Existem muitos blogs e sites voltados para o tema da maternidade na internet. O que falta neles e qual falta o “Não me chamo mãe” vem suprir?
BM – Acho que existe um início de um movimento bacana de mães pautando a “desromantização da maternidade”. A Hel Mother e a Mãe Solo, sem dúvida, foram e são referências para gente. A maioria, ou todos os outros sites, abordam questões relacionadas ao parto, à criação e ao cuidado com esse bebê que vai nascer. Do parto natural ao uso de chupeta. Do uso de sling a introdução alimentar. Eu sempre me perguntava o que realmente acontecia com aquela mulher depois do parto. Para onde ela foi? Para onde ela quer ir?

Todo mundo fala sobre quem nasce, mas quase ninguém sabe o que acontece com quem tem que renascer. É preciso desmistificar essa imagem de “Supermãe”, “mulher maravilha” que colocam em cima das mulheres que se tornam mães. É muito cruel, porque a gente acaba se cobrando também. Essa mulher precisa ser cuidada para poder cuidar.

O “quem somos” de vocês fala sobre os assuntos que só são discutidos nos grupos de mães. Quais são estes assuntos que precisam ser discutidos?
BM – Existem muitos “tabus” no universo feminino, quem dirá no das mães. Rola todo um pano rosa em cima dessa mulher. Sexo é um deles por exemplo. O retorno da vida sexual pós-filhos já é tanto complexa. E para uma mãe solo? Alguém fala sobre isso?

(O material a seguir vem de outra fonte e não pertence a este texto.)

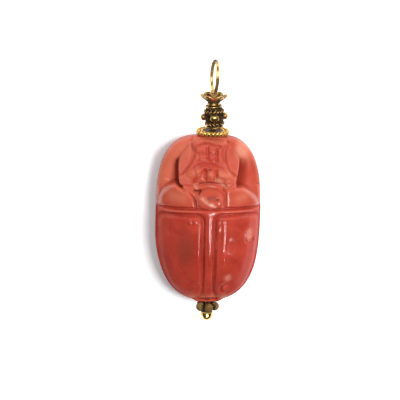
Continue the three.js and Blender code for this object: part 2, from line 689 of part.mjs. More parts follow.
function headPinGeometry() {
  const ballEnd = END_BALL_S - END_BALL_LENGTH;
  const wireEnd = EYE_S - EYE_RADIUS;
  const profile = [
    ...END_BALL_PROFILE.map(([radius, along]) => [radius, ballEnd + along]),
    [WIRE_RADIUS, END_BALL_S],
    [WIRE_RADIUS, wireEnd],
    [0, wireEnd],
  ];
  const shaft = latheAlongPin(profile, 12);
  const eye = new THREE.TorusGeometry(EYE_RADIUS, EYE_WIRE, 6, 14);
  eye.rotateX(Math.PI / 2);
  eye.translate(0, 0, EYE_S);
  return toGeometry(join([shaft, eye]));
}

function daisyGeometry() {
  const pitch = DAISY_GRANULE / Math.sin(Math.PI / DAISY_COUNT) + DAISY_GAP;
  const pieces = [];
  for (let i = 0; i < DAISY_COUNT; i += 1) {
    const angle = DAISY_TURN - Math.PI / 2 + (i * Math.PI * 2) / DAISY_COUNT;
    pieces.push(ball(DAISY_GRANULE, pitch * Math.cos(angle), pitch * Math.sin(angle), DAISY_S, 9, 6));
  }
  const hub = [
    [DAISY_HUB_HOLE, DAISY_S - DAISY_HUB_HALF],
    [DAISY_HUB_RADIUS, DAISY_S - DAISY_HUB_HALF],
    [DAISY_HUB_RADIUS, DAISY_S + DAISY_HUB_HALF],
    [DAISY_HUB_HOLE, DAISY_S + DAISY_HUB_HALF],
    [DAISY_HUB_HOLE, DAISY_S - DAISY_HUB_HALF],
  ];
  pieces.push(latheAlongPin(hub, 14));
  return toGeometry(join(pieces));
}

// A flat washer whose rim is a row of touching granules, made as one closed ring
function granuleRingGeometry() {
  const around = GRANULE_RING_COUNT * 3;
  const inner = GRANULE_RING_PITCH - GRANULE_RING_INNER;
  const geometry = new THREE.TorusGeometry(GRANULE_RING_PITCH, GRANULE_RING_BALL, 7, around);
  const places = geometry.attributes.position;
  for (let i = 0; i < places.count; i += 1) {
    const angle = Math.atan2(places.getY(i), places.getX(i));
    const out = (Math.hypot(places.getX(i), places.getY(i)) - GRANULE_RING_PITCH) / GRANULE_RING_BALL;
    const up = places.getZ(i) / GRANULE_RING_BALL;
    const swell = Math.sqrt(Math.abs(Math.sin((GRANULE_RING_COUNT * angle) / 2)));
    const size = GRANULE_RING_BALL * THREE.MathUtils.lerp(GRANULE_RING_LEAST, 1, swell);
    const radius = GRANULE_RING_PITCH + out * (out > 0 ? size : inner);
    places.setXYZ(i, radius * Math.cos(angle), radius * Math.sin(angle), up * size);
  }
  return geometry.translate(0, 0, GRANULE_RING_S);
}

function barrelBeadGeometry() {
  const end = BEAD_START_S + BEAD_LENGTH;
  const middle = (BEAD_START_S + end) / 2;
  const profile = [
    [BEAD_HOLE_RADIUS, BEAD_START_S],
    [BEAD_END_RADIUS, BEAD_START_S],
    [BEAD_END_RADIUS + BEAD_LIP, BEAD_START_S + BEAD_LIP_HALF],
    [BEAD_END_RADIUS, BEAD_START_S + BEAD_LIP_HALF * 2],
    [BEAD_SHOULDER.radius, BEAD_START_S + BEAD_SHOULDER.fromEnd],
    [BEAD_BELLY_RADIUS, middle - BEAD_BELLY_HALF],
    [BEAD_BELLY_RADIUS, middle + BEAD_BELLY_HALF],
    [BEAD_SHOULDER.radius, end - BEAD_SHOULDER.fromEnd],
    [BEAD_END_RADIUS, end - BEAD_LIP_HALF * 2],
    [BEAD_END_RADIUS + BEAD_LIP, end - BEAD_LIP_HALF],
    [BEAD_END_RADIUS, end],
    [COLLAR_RADIUS, end],
    [COLLAR_RADIUS + COLLAR_WIRE, end + COLLAR_LENGTH / 2],
    [COLLAR_RADIUS, end + COLLAR_LENGTH],
    [BEAD_HOLE_RADIUS, end + COLLAR_LENGTH],
    [BEAD_HOLE_RADIUS, BEAD_START_S],
  ];
  const pieces = [latheAlongPin(profile, 16)];
  pieces.push(ropeRing(ROPE_RADIUS, ROPE_WIRE, BEAD_START_S + ROPE_FROM_END));
  pieces.push(ropeRing(ROPE_RADIUS, ROPE_WIRE, end - ROPE_FROM_END));
  for (let i = 0; i < BELT_COUNT; i += 1) {
    const angle = (i / BELT_COUNT) * Math.PI * 2;
    const granule = new THREE.SphereGeometry(BELT_GRANULE, 8, 5).scale(...BELT_STRETCH);
    granule.translate(BELT_PITCH, 0, middle);
    granule.rotateZ(angle);
    pieces.push(granule);
  }
  const geometry = toGeometry(join(pieces));
  geometry.translate(0, 0, -middle);
  geometry.rotateY(-BEAD_TILT);
  geometry.translate(BEAD_SHIFT_X, 0, middle);
  return geometry;
}

// One petal: a dished leaf with a thick edge that leans outwards as it rises
function petalGeometry() {
  const reach = PETAL_REACH - PETAL_WIRE - PETAL_START;
  const inwards = new THREE.Vector3(-PETAL_RISE, 0, reach).normalize();
  const middle = new THREE.Vector3(PETAL_START + reach / 2, 0, FLOWER_START_S + PETAL_BASE + PETAL_RISE / 2);
  middle.addScaledVector(inwards, -PETAL_DISH);
  const upper = [];
  const lower = [];
  for (let k = 0; k < PETAL_STEPS; k += 1) {
    const turn = (k / PETAL_STEPS) * Math.PI * 2;
    const out = (1 - Math.cos(turn)) / 2;
    const side = PETAL_HALF_WIDTH * Math.sin(turn) * (1 - PETAL_TAPER * (1 - out));
    const rise = FLOWER_START_S + PETAL_BASE + PETAL_RISE * out ** PETAL_CURVE;
    const place = new THREE.Vector3(PETAL_START + reach * out, side, rise);
    upper.push(place.clone().addScaledVector(inwards, PETAL_WIRE));
    lower.push(place.clone().addScaledVector(inwards, -PETAL_WIRE));
  }
  const upperMiddle = middle.clone().addScaledVector(inwards, PETAL_SHEET);
  const lowerMiddle = middle.clone().addScaledVector(inwards, -PETAL_SHEET);
  const places = [...upper, ...lower, upperMiddle, lowerMiddle].flatMap((place) => place.toArray());
  const faces = [];
  for (let k = 0; k < PETAL_STEPS; k += 1) {
    const next = (k + 1) % PETAL_STEPS;
    const [a, b, c, d] = [k, next, PETAL_STEPS + next, PETAL_STEPS + k];
    faces.push(PETAL_STEPS * 2, b, a, PETAL_STEPS * 2 + 1, d, c, d, a, b, d, b, c);
  }
  const geometry = new THREE.BufferGeometry();
  geometry.setAttribute("position", new THREE.Float32BufferAttribute(places, 3));
  geometry.setIndex(faces);
  return geometry;
}

function flowerCapGeometry() {
  const bowl = BOWL_PROFILE.map(([radius, rise]) => [radius, FLOWER_START_S + rise]);
  const pieces = [latheAlongPin(bowl, 14)];
  for (let i = 0; i < PETAL_COUNT; i += 1) {
    pieces.push(petalGeometry().rotateZ((i / PETAL_COUNT) * Math.PI * 2));
  }
  return toGeometry(join(pieces));
}

function bailRingGeometry() {
  const ring = new THREE.TorusGeometry(RING_RADIUS, RING_WIRE, 8, 30);
  ring.rotateY(Math.PI / 2);
  ring.rotateY(RING_LEAN);
  ring.rotateZ(RING_TURN);
  return ring;
}

const pendant = new THREE.Group();
pendant.position.y = -PENDANT_MIDDLE_Y;

function addPiece(parent, name, geometry, finish) {
  const mesh = new THREE.Mesh(geometry, finish);
  mesh.name = name;
  parent.add(mesh);
  return mesh;
}

addPiece(pendant, "scarab", scarabGeometry(), coral);

const strung = new THREE.Group();
strung.applyMatrix4(alongPin);
pendant.add(strung);
addPiece(strung, "head_pin", headPinGeometry(), brightGold);
addPiece(strung, "daisy_spacer", daisyGeometry(), oldGold);
addPiece(strung, "granule_ring", granuleRingGeometry(), brightGold);
addPiece(strung, "barrel_bead", barrelBeadGeometry(), oldGold);
addPiece(strung, "flower_cap", flowerCapGeometry(), oldGold);

const ring = addPiece(pendant, "bail_ring", bailRingGeometry(), brightGold);
ring.position.set(Math.tan(-PIN_LEAN) * (RING_S + HALF_LENGTH) + RING_SHIFT_X, RING_S, RING_HEIGHT);

const group = new THREE.Group();
group.add(pendant);

export default group;
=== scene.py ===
# %% [markdown]
# # A coral scarab on a gold pin
# The real thing is a small pendant: a beetle carved from red coral, drilled from end to end and
# strung on a gold pin between little gold findings, with a plain ring at the head end to hang it by.
# The solid model already holds every size and place. This lesson puts the fine carving, the polish
# and the worn gold over it. Blender measures in metres, but a carver thinks in millimetres, so each
# piece is shaped in millimetres in the beetle's own frame and is only moved to its place at the end.

# %% Load the solid model and keep its box
import math

import bmesh
import bpy
import numpy as np
from mathutils import Matrix, Vector


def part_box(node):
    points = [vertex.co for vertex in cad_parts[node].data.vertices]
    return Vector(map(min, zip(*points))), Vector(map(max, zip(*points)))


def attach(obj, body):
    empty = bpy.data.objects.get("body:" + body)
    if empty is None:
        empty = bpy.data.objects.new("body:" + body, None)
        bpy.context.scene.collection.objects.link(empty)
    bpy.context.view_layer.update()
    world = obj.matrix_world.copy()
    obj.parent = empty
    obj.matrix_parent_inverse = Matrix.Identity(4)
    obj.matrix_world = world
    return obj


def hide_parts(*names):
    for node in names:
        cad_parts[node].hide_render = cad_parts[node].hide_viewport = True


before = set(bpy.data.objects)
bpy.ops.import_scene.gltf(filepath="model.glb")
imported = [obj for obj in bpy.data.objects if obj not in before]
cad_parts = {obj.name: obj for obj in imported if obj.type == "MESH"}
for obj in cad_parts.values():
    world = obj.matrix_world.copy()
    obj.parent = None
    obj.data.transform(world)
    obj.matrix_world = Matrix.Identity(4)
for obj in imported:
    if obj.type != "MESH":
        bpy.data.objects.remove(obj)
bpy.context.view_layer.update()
MM = 0.001
beetle_low, beetle_high = [np.array(corner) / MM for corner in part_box("scarab")]
HALF_WIDTH = beetle_high[0]
HALF_LENGTH = (beetle_high[1] - beetle_low[1]) / 2
BEETLE_Y = (beetle_high[1] + beetle_low[1]) / 2
print(f"beetle: {2 * HALF_WIDTH:.2f} x {2 * HALF_LENGTH:.2f} mm, centre at y {BEETLE_Y:.3f} mm")

# %% [markdown]
# ## The camera
# The photograph looks down on the pendant as it lies on a table, from the head's side of straight
# above. A camera is placed from four plain facts: how far off it stands, how much it leans towards
# the head, how much it stands to the left, and how wide a strip of table it sees. Building its axes
# by hand from those facts is steadier than aiming it by eye.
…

É como se quem parisse virasse praticamente um ser assexuado e não sentisse falta de sentir prazer. A vida profissional também é outra questão, com empresas que cada vez mais catapultam as mães do mercado de trabalho. Já li relatos péssimos sobre empresas alegarem que “agora é hora de você cuidar do seu filho, assim você vai ter mais tempo” – como se ser mãe já fosse uma profissão.

O puerpério, os relacionamentos abusivos com os pais das crias  – e como isso é naturalizado até mesmo pela sua família, em que tudo bem tomar uns bons drink quando se está amamentando -, como encarar as mudanças nesse corpo pós-parto. Ou até das coisas mais simples, como falar sobre música, viagem, moda e etc. Acho que todo assunto que foca na mulher, e não na mãe, acaba se envolvendo em um tabu. E é o que queremos levantar aqui.

Como o público tem recebido o site e como ele se mantém financeiramente?
BM – Estamos super felizes com a audiência do site. Em um dos seus posts já tem mais de 20 mil visitas em menos de 24 horas. É muito prazeroso se sentir mais uma pedrinha ocupando esse buracão que é a falta de iniciativas do tipo. Como ainda não temos nem um mês, ainda não temos uma fonte de renda e ele é feito totalmente de forma colaborativa. Em breve, vamos inaugurar uma loja on-line com produtos do site, como camisetas, canecas, cases de celular e etc. E também abrir espaço para anunciantes com foco nos empreendimentos maternos.